There will be some, of course, that will say that this vision of the “Software Defined Datacenter” is overly ambitious. I’ve got a couple of things to say about that. Firstly, that’s the point of a vision – ambition. I’ve often likened cloud as like being the mission to the moon. It took grand vision to harness and focus the brainpower and hard work of engineers to a goal. If your vision is an ambition that is easy to achieve, it probably isn’t much of a vision. Secondly, we have been here before. There were many naysayers who said that virtualization would be a tactical technology that wouldn’t go mainstream and would remain corralled into just being used to run legacy OSes and applications such Windows NT or just in the dev/test world.
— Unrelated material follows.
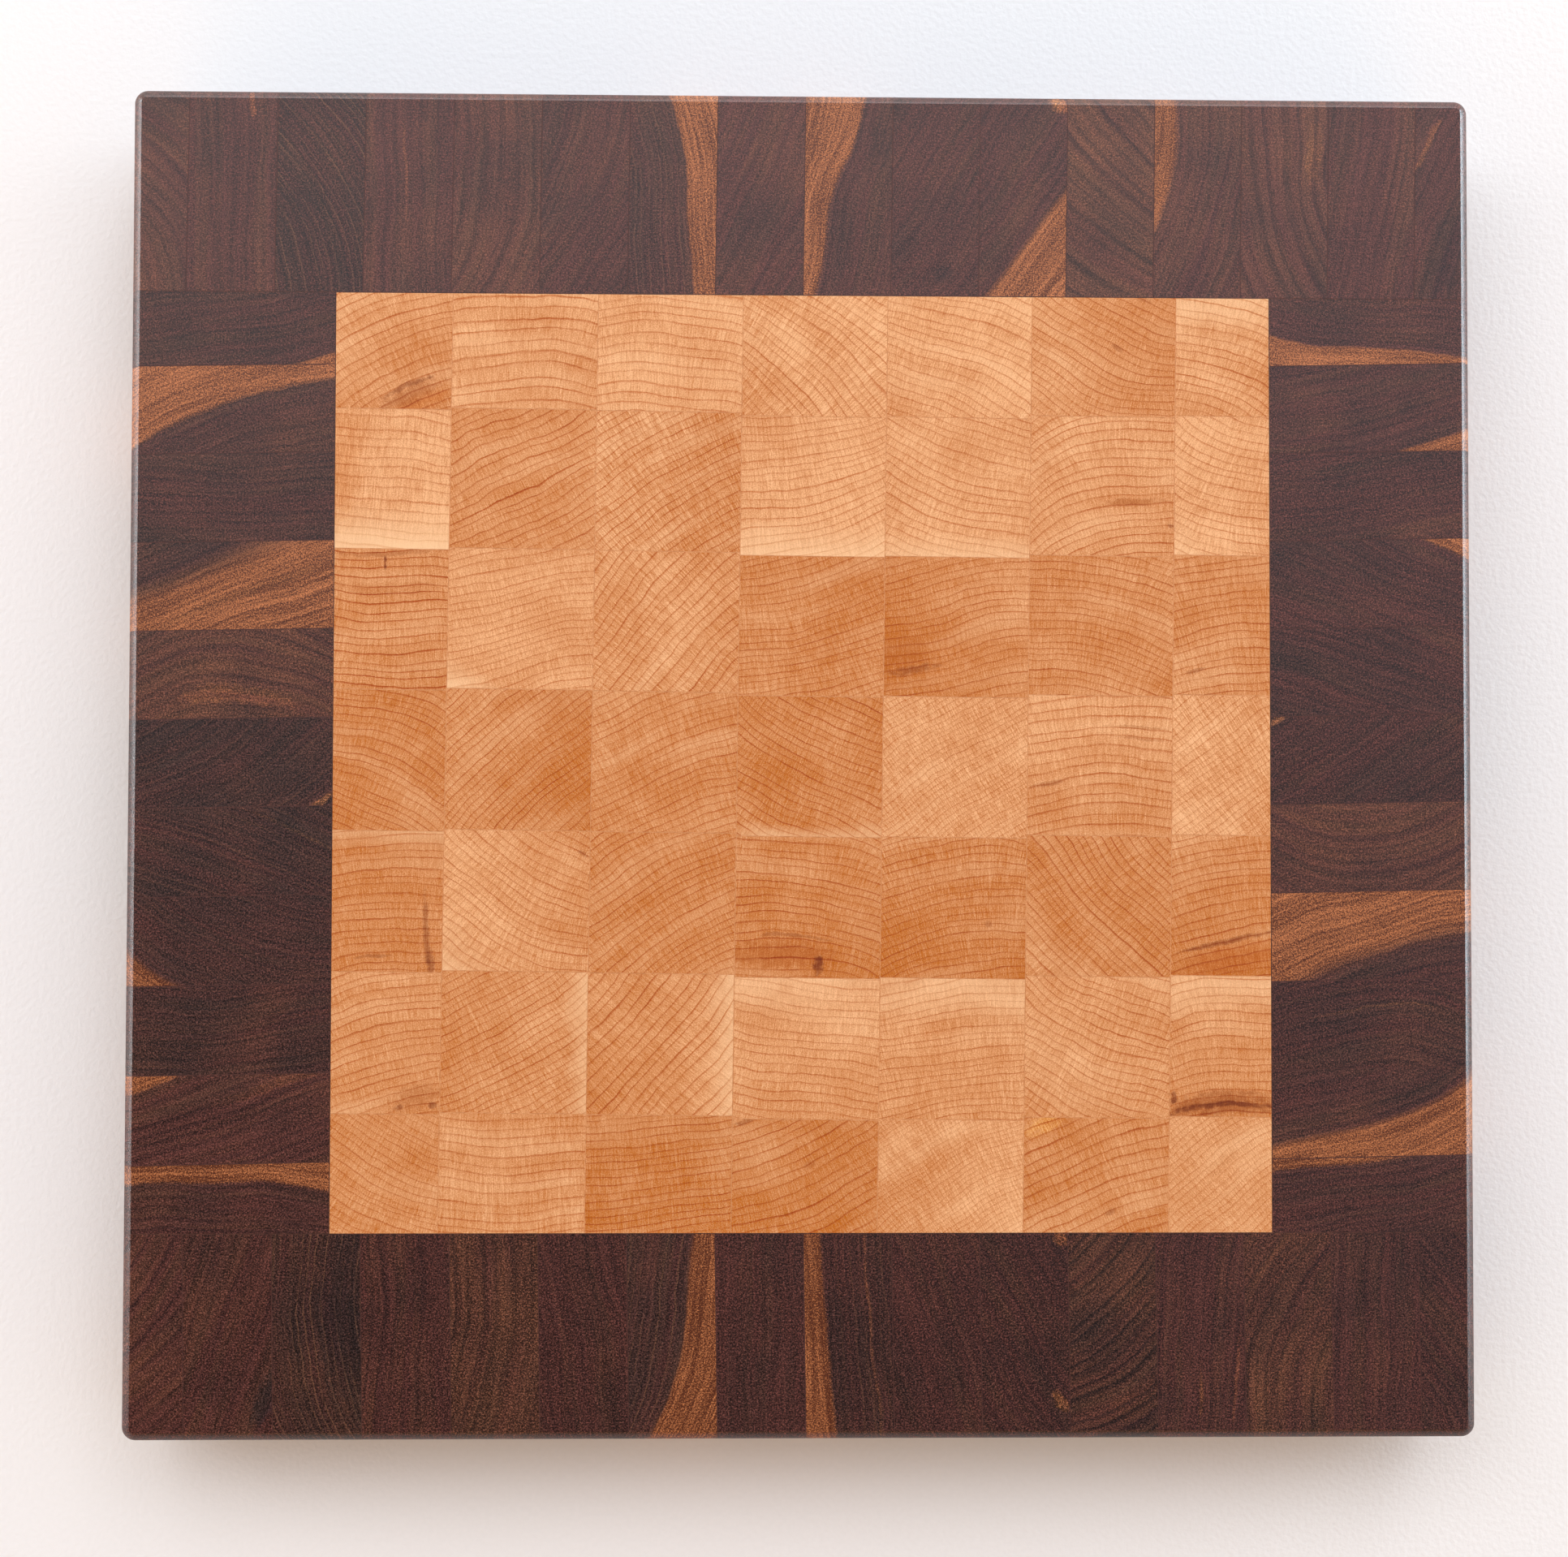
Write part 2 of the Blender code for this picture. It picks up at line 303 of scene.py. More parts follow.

Those people were proved wrong. The truth is that IT and business departments so loved virtualization they could not wait to use it in production. The last couple of years have been about consolidating the position of virtualization as a mainstream, strategic technology in the datacenter. We’ve gone from questioning whether Tier1 applications should reside in a VM, towards adopting “virtualization first” policies. Given how conservative the world of the datacenter and infrastructure can be that’s a terrific amount of change in a very small time. Pretty much like the Wright Brothers inventing powered flight one day, and the jet engine arriving the next.  Finally, despite what some media pundits say it doesn’t put VMware on a collision course with its partners like Cisco or EMC. It’s precisely those partners that will help make this vision a reality.

Anyway, that’s about it for this little polemic. In my next couple of blog posts I’m going to be going more down in the weeds. Talking about what’s new in the vSphere5.1 and the Cloud Suite.